Beeri, yang memiliki latar belakang sebagai mantan anggota unit intelijen Pasukan Pertahanan Israel (IDF), menegaskan bahwa UNIFIL tidak hanya takut, tetapi juga merasa tidak mampu melawan Hizbullah. Menurutnya, segala tindakan dan pernyataan dari Hizbullah cenderung diikuti oleh pasukan penjaga perdamaian tersebut, menunjukkan ketidakberdayaan mereka dalam menghadapi ancaman yang ada.
Seiring dengan pernyataan Beeri, Alma Research Center merilis peta yang menunjukkan lima markas UNIFIL yang diduga telah dimanfaatkan oleh Hizbullah sebagai tempat peluncuran roket ke Israel.
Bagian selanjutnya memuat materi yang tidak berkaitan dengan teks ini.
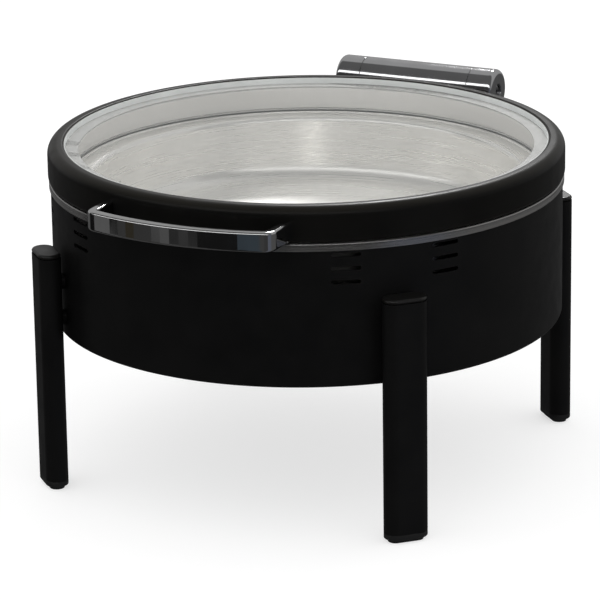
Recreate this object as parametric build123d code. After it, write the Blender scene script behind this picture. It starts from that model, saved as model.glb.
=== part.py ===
from build123d import *
import os
from math import cos, radians, sqrt

# Round buffet chafer: a vented stand on four legs, a water pan with a food pan, and a hinged glass-top lid.
# Everything is modelled about the vessel's upright axis, with the floor at height 0, the lid handle at -Y
# and the hinge at +Y. place() then moves the model so that its origin is the middle of its footprint.
# All sizes are in millimetres.

# --- fits and screw heads, which several pieces share ---
hole_clearance = 0.3          # screw to the hole it passes through, on the radius
plug_clearance = 0.1          # plug to the inside of a leg's tube
leg_screw_head = (5.5, 3.2, 2.3)      # head radius, head height, socket radius
handle_screw_head = (4.5, 3.0, 1.9)
knuckle_screw_head = (3.6, 2.0, 1.5)
saddle_screw_head = (3.4, 2.2, 1.4)
end_screw_head = (5.6, 3.4, 2.8)

# --- stand ---
skirt_radius = 222.0          # outside of the skirt
skirt_wall = 1.5
skirt_hem = 8.0               # width of the in-turned bottom edge
clear_height = 133.1          # floor to the skirt's bottom edge
skirt_height = 123.2
leg_width = 38.0              # flat-oval tube, wide side along the skirt
leg_depth = 20.0
leg_wall = 1.5
leg_gap = 4.1                 # skirt to leg, filled by the spacers
leg_overlap = 78.9            # how far a leg runs up beside the skirt
leg_directions = {"front_right": -45, "front_left": -135, "rear_left": 135, "rear_right": 45}
leg_cap_height = 4.0
leg_cap_chamfer = 2.0
leg_plug_length = 12.0        # part of a cap or foot that sits in the tube
leg_foot_height = 8.0
leg_foot_step = 3.5           # how far the sole stands in from the tube
leg_foot_sole = 3.0
leg_foot_chamfer = 1.5
leg_sole_chamfer = 0.8
leg_screw_radius = 3.0
leg_screw_insets = (18.0, 50.0)   # screw heights above the skirt's bottom edge
leg_screw_past_middle = 2.0       # thread beyond the middle of the tube
leg_spacer_radius = 7.0
leg_nut_wall = 1.4
leg_nut_collar = 1.0          # how far the rivet nut's set collar stands out from its body
leg_nut_collar_length = 2.0

# --- vents ---
vent_length = 25.0
vent_height = 3.4
vent_pitch = 11.6
vent_rows = 3
vent_drop = 4.0               # rim's bottom edge to the centre of the top vent
vent_offset = 11.3            # degrees from a leg to the middle of a group

# --- water pan and food pan ---
rim_sheet = 1.0
rim_drop = 6.4                # height of the bright rim band
rim_clearance = 0.3           # skirt to the inside of the rim band
pan_air_gap = 17.5            # skirt to the water pan's wall
pan_step = 2.0                # recess in the rim for the food pan's flange
pan_step_width = 4.0
water_depth = 90.0
water_corner = 12.0
food_sheet = 1.0
food_flange = 19.0
food_clearance = 0.8          # food pan's flange to the side of the recess
food_depth = 55.0
food_draft = 5.0              # how much the food pan's wall leans in over its height
food_top_bend = 4.0
food_corner = 14.0

# --- lid ---
lid_overhang = 0.7            # lid's outside beyond the rim band
lid_rest_gap = 0.7            # rim to the lid's bottom edge
lid_height = 30.5
lid_sheet = 2.0
lid_shoulder = 9.0
lid_face = 14.4               # width of the ring's top, outside edge to glass
lid_hem = 7.0                 # in-turned bottom edge
glass_thickness = 5.0
glass_recess = 1.0
glass_clearance = 0.4
seal_width = 12.5             # grey ring under the glass
seal_thickness = 1.0
liner_sheet = 1.0
liner_spread = 8.0            # how much wider the liner is at its bottom
liner_lap = 3.0               # liner's bottom flange over the frame's hem
lid_seal_height = 2.4
lid_seal_width = 11.0
lid_seal_edge = 0.8
lid_seal_tuck = 0.4           # how far the seal reaches above the lid's bottom edge
lid_seal_gap = 0.5            # seal to the edge of the frame's hem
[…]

Lembaga ini mengklaim bahwa sejak pecahnya konflik, sebanyak 22 roket telah ditembakkan dari sekitar markas UNIFIL ke wilayah Israel.
Pasukan militer Israel melancarkan invasi darat ke Lebanon selatan sejak 1 Oktober lalu. Sejak itu, markas dan personel UNIFIL menjadi sasaran serangan Israel, yang menuduh mereka berdekatan dengan area operasi Hizbullah. Serangan ini telah mengakibatkan cedera pada belasan personel UNIFIL, termasuk anggota TNI dan tentara Sri Lanka.
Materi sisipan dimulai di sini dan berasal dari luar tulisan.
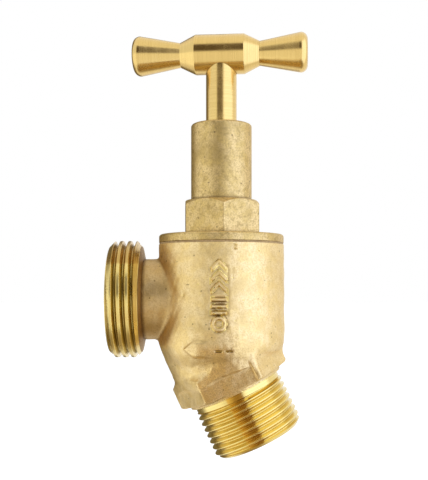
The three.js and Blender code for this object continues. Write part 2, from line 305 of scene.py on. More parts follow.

Israel juga telah mendesak agar UNIFIL mundur sejauh lima kilometer dari Blue Line, garis demarkasi antara Lebanon dan Israel. Perdana Menteri Israel, Benjamin Netanyahu, pada 13 Oktober, menyampaikan kepada Sekretaris Jenderal PBB, Antonio Guterres, bahwa saat ini adalah waktu yang tepat untuk menarik UNIFIL dari wilayah tersebut.
Meskipun ada tekanan untuk mundur, UNIFIL menegaskan komitmen mereka untuk tetap berada di posisinya dan menjaga perbatasan Lebanon-Israel.